In February 2023, the Corporate Debtor was admitted into CIRP due to financial distress, triggering a moratorium under Section 14 of the IBC. Subsequently, the Corporate Debtor sought to withdraw its appeal, revoke the bank guarantee, and claim the deposit of Rs. 20 lakh, asserting that the funds were part of its assets and thus subject to CIRP. The respondent opposed the move, contending that once the money was deposited in court, it ceased to be the debtor’s asset. and was beyond the purview of the IBC.

The High Court held that funds deposited in court by a Corporate Debtor remain its assets, notwithstanding their custodial transfer. These deposits are conditional securities intended to secure a stay on execution, and ownership does not pass to the court or the opposing party. The Court underscored that if the Corporate Debtor’s appeal had succeeded, the deposited funds would have reverted to it, affirming that the deposit formed part of the Corporate Debtor’s assets.
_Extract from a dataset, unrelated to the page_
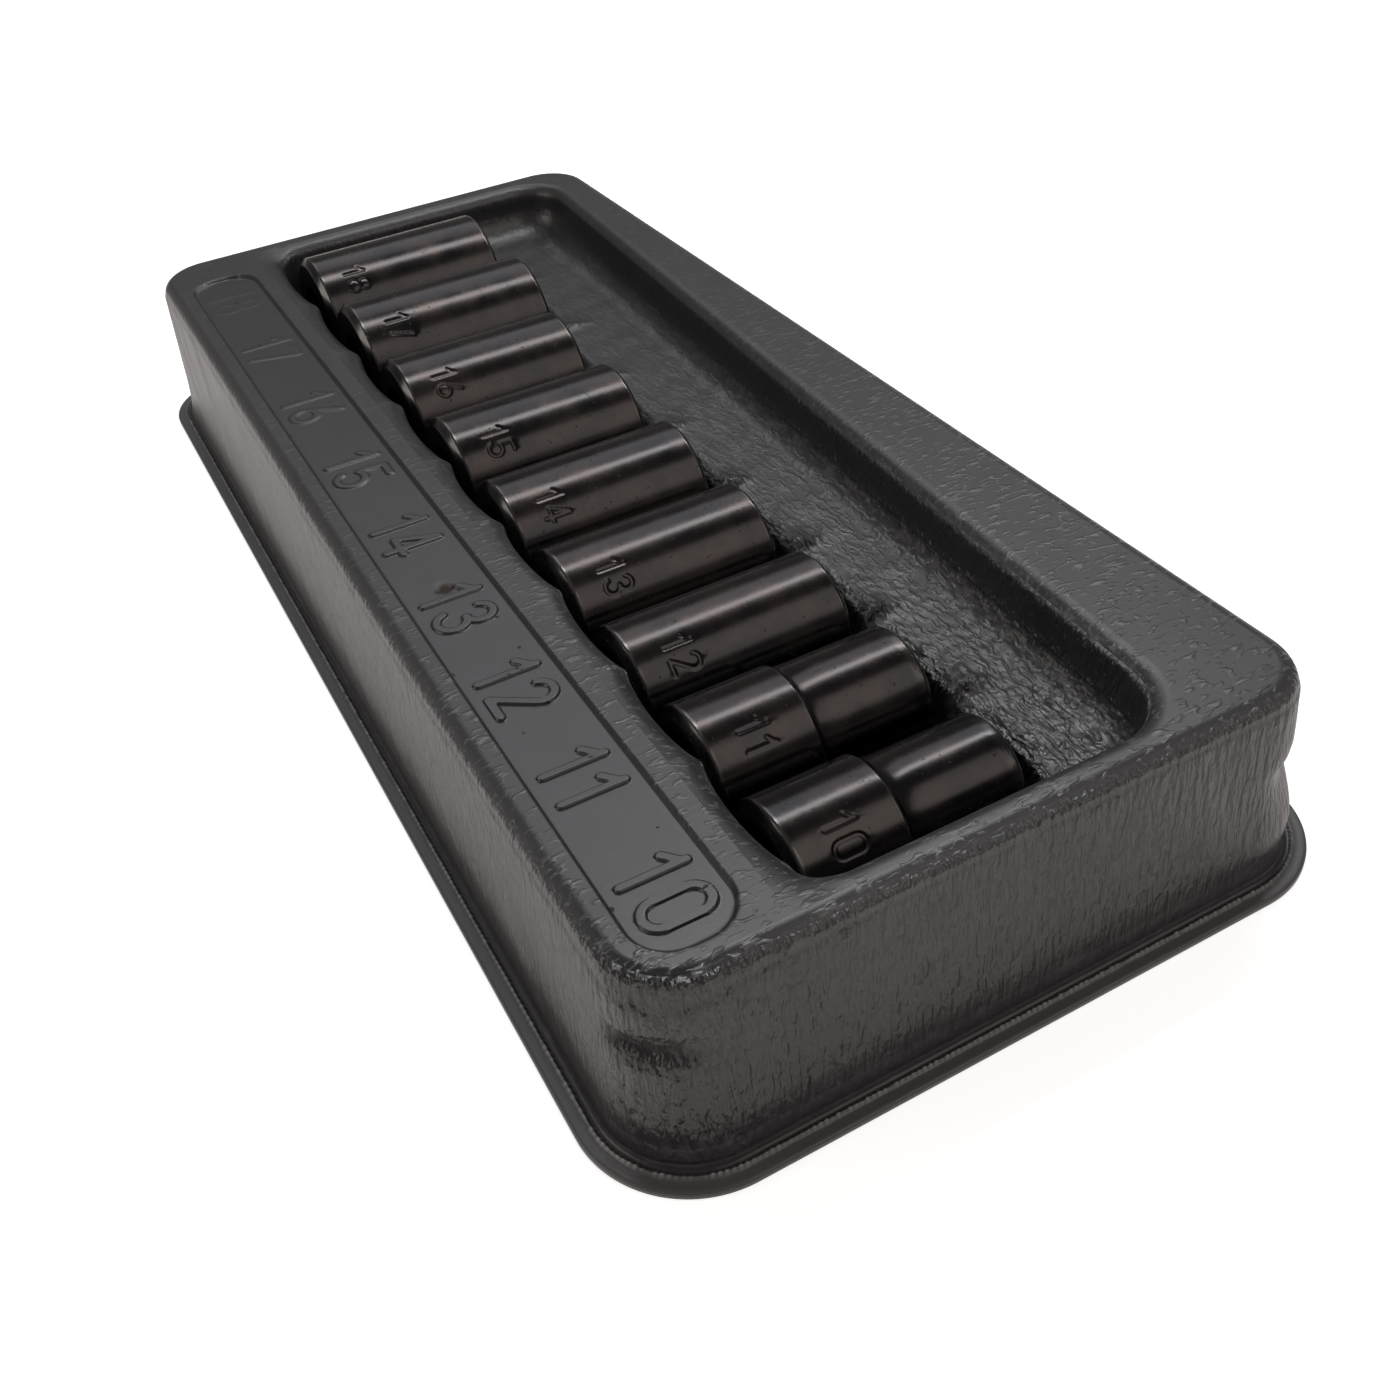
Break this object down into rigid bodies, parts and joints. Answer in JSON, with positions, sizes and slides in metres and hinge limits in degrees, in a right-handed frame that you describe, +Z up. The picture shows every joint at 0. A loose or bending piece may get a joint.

The Court further emphasized the overriding effect of the IBC in CIRP, stating that under Section 14(1)(a) of the IBC, a moratorium applies to all assets of the corporate debtor, including funds deposited in court. As the Rs. 20 lakh deposit was recorded as part of the Corporate Debtor’ assets in their balance sheet, it was deemed to fall within the scope of CIRP. Further, the Court observed that the Resolution Professional (RP), under Section 18(1)(f) of the IBC, is responsible for taking custody of all assets recorded in the corporate debtor’s balance sheet, irrespective of their physical location. The Court stated that although the respondent’s position is recognised as a judgment creditor with a security interest over the deposited funds, such claims must be adjudicated solely within the collective insolvency process. 

The IBC does not permit individual creditors to enforce claims outside the CIRP or liquidation framework, ensuring equitable treatment of all stakeholders. Additionally, the Court addressed the jurisdictional conflict between civil courts and the National Company Law Tribunal (NCLT). The Court rejected the contention that once funds are deposited in civil court, they are held in custodia legis and no longer under the control of the Corporate Debtor. The Court clarified that civil courts only retain procedural jurisdiction over such deposits; the IBC’s overriding framework mandates their inclusion in the corporate debtor’s insolvency assets, mandating NCLT as the forum for insolvency resolution.

The decision reaffirms the primacy of the IBC in insolvency matters, reinforcing that all assets of the corporate debtor, including court deposits, must be administered within the collective resolution framework.